Grand Opening: The Creation Museum!

How, how, how is it even possible that we are having this discussion in the year 2007? We are moving ever deeper into the 21st century and yet some people, a lot of people actually, refuse to let go of the good old days, the days before Darwin, before the enlightenment, before science made it possible to stop using the Book of Genesis to explain the existence of the universe. You know, those happy times we call the Dark Ages.

Yesterday, May 28th, the Creation Museum opened in Petersburg, Kentucky. The museum was founded on the principle that the universe was created by god in 6 days, as written in Genesis, approximately 6,000 years ago.

My brother equated this to believing in the Tooth Fairy. Pretty much, but I digress...

Most unbelievably, the museum asserts that dinosaurs and humans coinhabited the earth. They even have animatronic models to prove it!
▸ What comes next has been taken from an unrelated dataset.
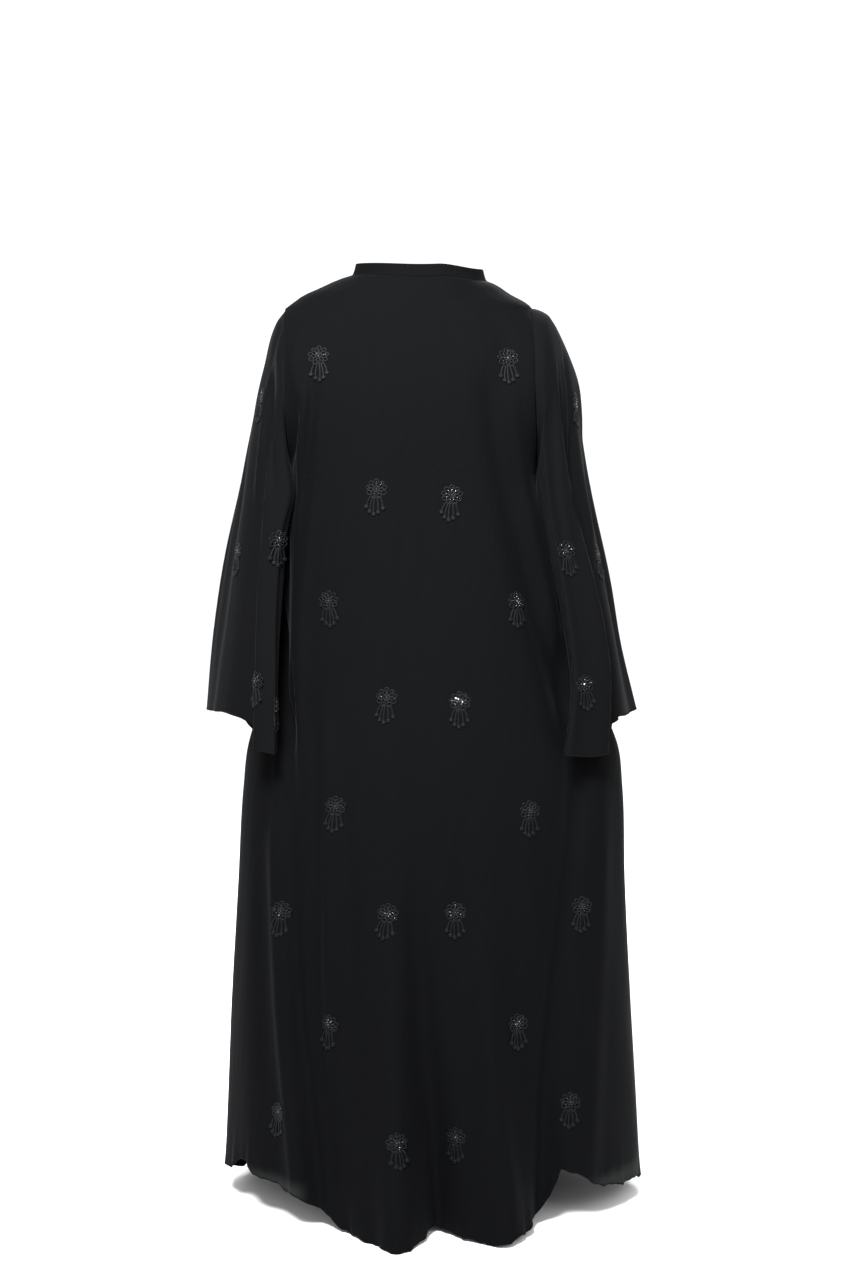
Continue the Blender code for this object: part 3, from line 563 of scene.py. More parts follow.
# Folds of each sleeve: angle round it at the armhole and the cuff (0 outside, 90 behind), where it starts and
# ends along it, height out, width in degrees, and how far its crest leans to the outer side
SLEEVE_FOLDS = {
    1: table(
        "start end first last size wide lean",
        (58, 62, 0.1, 1.1, 0.01, 9, 0.01),
        (40, 46, 0.12, 1.1, -0.016, 9, -0.006),
        (104, 100, 0.2, 1.1, -0.007, 12, 0),
        (8, 12, 0.25, 1.1, 0.006, 16, 0),
        (-30, -26, 0.2, 1.1, -0.008, 16, 0),
        (-72, -70, 0.25, 1.1, 0.008, 14, 0),
        (-105, -100, 0.3, 1.1, -0.006, 14, 0),
    ),
    -1: table(
        "start end first last size wide lean",
        (50, 52, 0.12, 1.1, 0.01, 9, 0.01),
        (34, 36, 0.12, 1.1, -0.016, 9, -0.006),
        (84, 86, 0.1, 1.1, 0.008, 8, -0.006),
        (97, 99, 0.1, 1.1, -0.013, 8, 0.005),
        (4, 6, 0.25, 1.1, 0.006, 16, 0),
        (-34, -30, 0.2, 1.1, -0.008, 16, 0),
        (-76, -72, 0.25, 1.1, 0.008, 14, 0),
        (-108, -102, 0.3, 1.1, -0.006, 14, 0),
    ),
}
# How far each cuff's hem is drawn up, in metres, by the angle round it
CUFF_LIFT = {
    1: ((-60, 0), (-36, 0.008), (-12, 0.02), (0, 0.025), (12, 0.032), (24, 0.035), (36, 0.032), (48, 0.013),
        (57, 0), (132, 0), (144, 0.006), (156, 0.021), (168, 0.024), (180, 0.019), (204, 0.011), (240, 0)),
    -1: ((-60, 0), (-24, 0.009), (-12, 0.015), (0, 0.019), (12, 0.025), (20, 0.02), (28, 0.004), (36, -0.009),
        (48, -0.012), (60, -0.011), (76, -0.004), (90, 0), (132, 0), (144, 0.006), (156, 0.028), (168, 0.026),
        (180, 0.02), (204, 0.01), (240, 0)),
}
# How far the folded strips at the back swing outward toward the cuff, in metres, by the angle round it
STRIP_SHIFT = {
    1: ((40, 0), (56, 0.01), (72, 0.011), (96, 0.01), (124, 0.007), (150, 0)),
    -1: ((20, 0), (36, 0.017), (48, 0.028), (60, 0.024), (72, 0.016), (84, 0.013), (96, 0.011), (120, 0.006), (142, 0)),
}


def strip_shift(side, degrees, along):
    at, out = np.array(STRIP_SHIFT[side]).T
    return side * np.interp(degrees, at, out, period=360) * ease(0.30, 0.88, along)


CLEAR = 0.007  # the sleeve hangs this clear of the body
TUCK = {1: 0.010, -1: 0.0}  # just under the armhole, at the back, its cloth tucks in by this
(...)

Check out this video, featuring Ken Ham, whose ministry, Answers in Genesis, was the driving force behind the museum's construction.




Dinosaurs! This is all so easy to ridicule, and it deserves to be ridiculed, but that's not the point this time, even if it definitely should and probably will be the point by the time I'm done writing this. Nor is it my purpose here to argue in favor of science. To my mind there is nothing to argue. Science is science and the bible is a collection of myths. I believe that people have the right to believe whatever they want, and I would fight to protect that right. I also think that if people want to throw their money away on a museum that propogates nonsense, there's not much anyone can do about it. But it is creepy, isn't it? And when creationists try to force a creationist belief system (or intelligent design or whatever b.s. name they're calling it today to trick us) into a science class in a public school system, that's when I draw the line on creepiness. Science class is for science. Beliefs are for church. Unless your theory stands up to the rigors of the scientific method, keep it out of the schoolroom.

State and federal legislatures have an obligation to maintain a separation of church and state, and that includes keeping religion out of public schools. I sure as hell don't want my hypothetical children attending a school where they learn that the Flintstones were historically and scientifically accurate.

I would also like to point out that not much intelligent design went into that one kid's hairstyle.